Fabian credits his stellar coaches with the platform’s surge of growth in 2021. In September, Metafy reported that the gamers on the platform had cleared $100,000+. Just a year prior, they pulled in $1,206. Today, four coaches on the platform have quit their jobs to teach gaming full-time. “It’s humbling, shocking, and terrifying–you know, it’s a lot of feelings,” he says. “But it is very cool nonetheless.”

Rapid Growth as a Company and Founder

Metafy is in a stage of hyper-growth, which is its own form of trial by fire. Now a group of 36, Fabian began creating his leadership team in earnest over the past year–brilliant folks who spearhead teams like growth, engineering, and product management. “I have a really clear vision for Metafy,” he says. “And when I started to build the leadership team that I thought we needed to accomplish that vision, I started seeing, ‘Wow, being a leader of leaders is really challenging,’” he says.

In his words, he’s learned to “eat his humble pie” and accept that he is not always right about every company decision. Fabian admits he is still learning to think more like a CEO and less like a Founder. “I always thought founders were just CEOs,” he says. “And it’s been a rocky transition. I think it’s important to say that, not just because it’s true, but because I think it’s rocky for everyone in this role.”

Founders have a say in everything, effectively running a dictatorship, says Fabian.

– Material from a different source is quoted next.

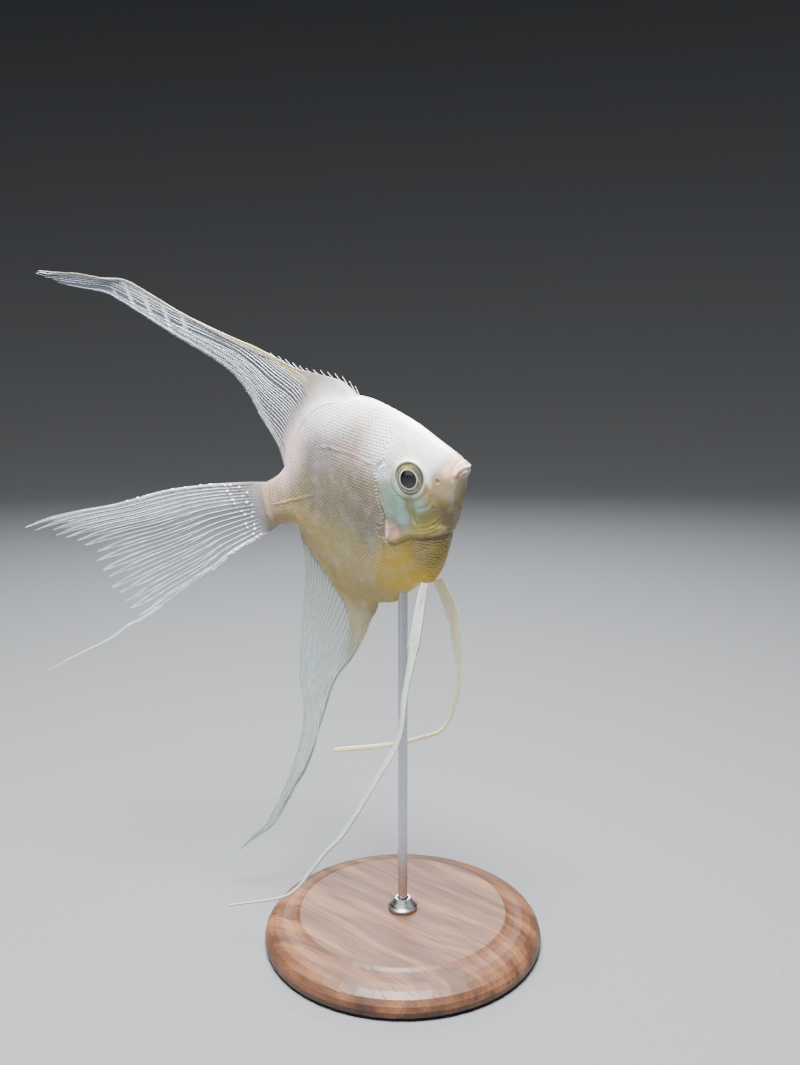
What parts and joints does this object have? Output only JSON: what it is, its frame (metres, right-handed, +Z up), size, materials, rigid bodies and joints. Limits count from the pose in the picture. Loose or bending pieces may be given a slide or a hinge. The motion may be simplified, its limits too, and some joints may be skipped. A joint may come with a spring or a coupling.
{
  "type": "freshwater angelfish model",
  "caption": "Life-size still model of a pale freshwater angelfish with long swept fins and trailing feelers, swimming nose-up on a round wooden base with a slim steel rod.",
  "frame": {"origin": "middle of the stand base's flat underside, on the rod's axis", "axes": "+Z up along the rod, +X the way the fish heads, +Y to the fish's left"},
  "size_m": [0.1402, 0.0798, 0.173],
  "materials": {
    "pearl_head": "painted pearl-white skin, wet gloss, blue-green sheen on the cheek",
    "pearl_trunk": "painted pearl-white scales, golden on the belly, wet gloss",
    "eye": "clear domed eye over a black pupil and a pale gold ring",
    "fin": "thin blue-grey membrane between white rays",
    "clear_fin": "nearly clear membrane with fine rays",
    "feeler": "milk-white rays, satin",
    "walnut": "turned walnut, satin varnish",
    "satin_steel": "fine-brushed satin"
  },
  "bodies": {
    "root": {"head": "pearl_head", "trunk": "pearl_trunk", "tail_stem": "pearl_trunk", "gill_cover_right": "pearl_head", "gill_cover_left": "pearl_head", "eye_right": "eye", "eye_left": "eye", "dorsal_fin": "fin", "anal_fin": "fin", "tail_fin": "fin", "pectoral_fin_right": "clear_fin", "pectoral_fin_left": "clear_fin", "pelvic_fin_right": "feeler", "pelvic_fin_left": "feeler", "stand_base": "walnut", "stand_collar": "satin_steel", "stand_rod": "satin_steel"}
  },
  "joints": []
}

CEOs are running a more disciplined operation where people–often more skilled than the founder in their specialty–have a vote and an impact. “When your team grows, you are sharing a piece of your dream with every person on the team,” he says. “And you hope they are good stewards of the dream–but they can’t be good stewards if they don’t have the autonomy to do so.”

To be a good Founder-CEO, and have longevity in the role, you have to allow your company to become a democracy, Fabian insists. “Your voice changes to represent the core tenants and mission of your company,” he says. “That’s how you ensure your presence is in the room even when you’re not in the room.”